A lovely old gentleman buzzed me in and welcomed me. He had a private room WITH private bathroom with free breakfast and WiFi (the man called it WEE-FEE) for $12. It is kind of ironic that while I was traveling with Carlos, I wanted to stay in dorms to stay within budget. Now, this is the second night I have lucked out with a cheap private room. Even though he would pay the difference between the cost of a bed and half the private. My average was still $20/per night.

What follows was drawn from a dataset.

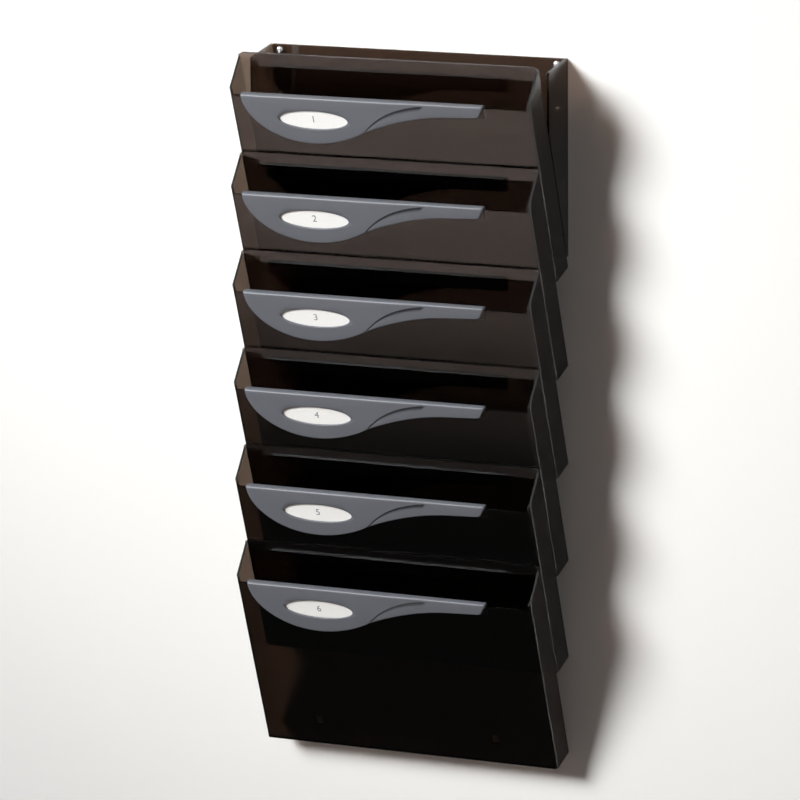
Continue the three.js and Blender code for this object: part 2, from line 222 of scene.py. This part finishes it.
def softbox(name, place, aim, size, watts, spread_deg):
    """A rectangular area lamp that faces a point, with a grid that narrows its spread."""
    lamp = bpy.data.objects.new(name, bpy.data.lights.new(name, "AREA"))
    bpy.context.scene.collection.objects.link(lamp)
    lamp.data.energy = watts
    lamp.data.shape = "RECTANGLE"
    lamp.data.size, lamp.data.size_y = size
    lamp.data.spread = math.radians(spread_deg)
    lamp.location = place
    lamp.rotation_euler = (Vector(aim) - Vector(place)).to_track_quat("-Z", "Y").to_euler()
    return lamp


MIDDLE = (cad_box[0] + cad_box[1]) / 2
softbox("key_softbox", KEY_AT, MIDDLE + Vector(KEY_AIM), KEY_SIZE, KEY_WATTS, KEY_SPREAD_DEG)
pool_aim = (POOL_AT[0], POOL_AT[1], -FLOOR_DROP)
pool = softbox("floor_softbox", POOL_AT, pool_aim, POOL_SIZE, POOL_WATTS, POOL_SPREAD_DEG)
pool.data.color = linear(POOL_COLOUR)[:3]
softbox("rear_softbox", REAR_AT, MIDDLE, REAR_SIZE, REAR_WATTS, REAR_SPREAD_DEG)


# Wall pocket
# The flanged back of the holder, moulded in clear polystyrene tinted grey-brown: black where walls lie
# behind each other, brown where one stands before the bright wall, and mirror-like from its polished tool.
POLYSTYRENE_IOR = 1.59
WALL_MM = 2.4
PASSED_BY_WALL = "74655a"
SMOKE_DENSITY = 1100.0
HANDLING_MARK_MM = 45.5
FLOW_WAVE_MM = 71.4
FLOW_DEPTH_MM = 0.6
EDGE_ROUND_MM = 0.4
EDGE_SEGMENTS = 2
FLATS_WEIGHT = 100
SAME_PLACE_MM = 0.001
FLAT_DEG = 0.5
SHARP_DEG = 35

# A polished tool leaves a clear gloss, which slow waves of the melt's flow and faint marks of handling
# only just disturb. The tint is the colour of white light that has passed one wall.
smoke, tree = new_material("smoke_polystyrene_moulded")
place = add_node(tree, "ShaderNodeTexCoord")
handling = add_node(tree, "ShaderNodeTexNoise", Vector=place.outputs["Object"],
                    Scale=1 / (HANDLING_MARK_MM * MM), Detail=5.0, Roughness=0.6)
gloss = add_node(tree, "ShaderNodeMapRange", Value=handling.outputs["Fac"], From_Min=0.35, From_Max=0.75,
                 To_Min=0.015, To_Max=0.05)
flow = add_node(tree, "ShaderNodeTexNoise", Vector=place.outputs["Object"],
                Scale=1 / (FLOW_WAVE_MM * MM), Detail=1.0)
waves = add_node(tree, "ShaderNodeBump", Height=flow.outputs["Fac"], Strength=0.04,
                 Distance=FLOW_DEPTH_MM * MM)
glass = add_node(tree, "ShaderNodeBsdfPrincipled", Base_Color=linear("ffffff"), Roughness=gloss.outputs[0],
                 IOR=POLYSTYRENE_IOR, Transmission_Weight=1.0, Normal=waves.outputs[0])
open_to_lamps = add_node(tree, "ShaderNodeBsdfTransparent")
light_path = add_node(tree, "ShaderNodeLightPath")
surface = mixed(tree, light_path.outputs["Is Shadow Ray"], glass.outputs[0], open_to_lamps.outputs[0])
loss = [-math.log(share) / (WALL_MM * MM) for share in linear(PASSED_BY_WALL)[:3]]
tint = (*[1 - rate / SMOKE_DENSITY for rate in loss], 1)
absorbed = add_node(tree, "ShaderNodeVolumeAbsorption", Color=tint, Density=SMOKE_DENSITY)
finish_material(tree, surface, absorbed.outputs[0])


def new_piece(name, mesh, material, body, slot, *nodes):
    """A piece of the holder in its finish, riding on its body in place of its CAD nodes."""
    piece = bpy.data.objects.new(name, mesh)
    bpy.context.scene.collection.objects.link(piece)
    mesh.materials.clear()
    mesh.materials.append(material)
    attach(piece, body)
    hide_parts(*nodes)
    return piece


def round_edges(piece):
    """Breaks the sharp edges of a moulding as its tool does, and keeps its flats flat to the light."""
    bevel = piece.modifiers.new("broken_edges", "BEVEL")
    bevel.width = EDGE_ROUND_MM * MM
    bevel.segments = EDGE_SEGMENTS
    bevel.limit_method = "ANGLE"
    bevel.angle_limit = math.radians(SHARP_DEG)
    bevel.miter_outer = "MITER_ARC"
    shading = piece.modifiers.new("flats_first", "WEIGHTED_NORMAL")
    shading.keep_sharp = False
    shading.weight = FLATS_WEIGHT


def moulding(name, node, body):
    """The moulded shell of a node with whole flat faces, smooth corner rounds and broken edges."""
    shell = bmesh.new()
    shell.from_mesh(frame["nodes"][node].data)
    bmesh.ops.remove_doubles(shell, verts=shell.verts, dist=SAME_PLACE_MM * MM)
    bmesh.ops.dissolve_limit(shell, angle_limit=math.radians(FLAT_DEG), verts=shell.verts, edges=shell.edges)
    for face in shell.faces:
        face.smooth = True
    mesh = bpy.data.meshes.new(name)
    shell.to_mesh(mesh)
    shell.free()
    piece = new_piece(name, mesh, smoke, body, "smoke_plastic", node)
    round_edges(piece)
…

First dinner in a new country, I wandered Otavalo to check out my options. Otavalo upon first glance was a rather cute, prosperous looking town making me think the Saturday Market must brought in a lot of business. The town square was lit up in bright colorful lights and even broadcast free Wi-Fi. I passed a familiar-looking storefront called: Dude’s and Betty’s identical to a Hollister store. I went in. They were selling sweatshirts for $84.99 (no conversion needed)!! Seriously? Maybe I need to be stocking up on Hollister merchandise from the USA and start selling it here for a hefty profit! I have been actually wanting to buy some fake gear for cheap not for more money. Boo!
I peeked in a restaurant that looked promising with 2 locals eating and a decent menu. However, I turned the corner and saw they were sitting with an unattractive American woman. Oh well, the menu still looked good and cheap. The lady asked me if I was an American. “Yes (but so is everyone else from Canada all the way down to the tip of South America).” She lives in a small crappy town in upstate New York and owns a store that sells free trade goods from Ecuador. Freddy in western clothes and his traditionally dressed indigenous girlfriend dined with her. Considering she conducted business here, her Spanish sucked and her trying to speak it sounded like nails on a chalkboard. Please stop!
After dinner, no longer having a bald dude with a sweet tooth in tow. No postre search. Instead, I searched for a massive jug of water. Not wanting a headache or cottonmouth, I armed myself with a 5 liter jug of water! Suck it soroche!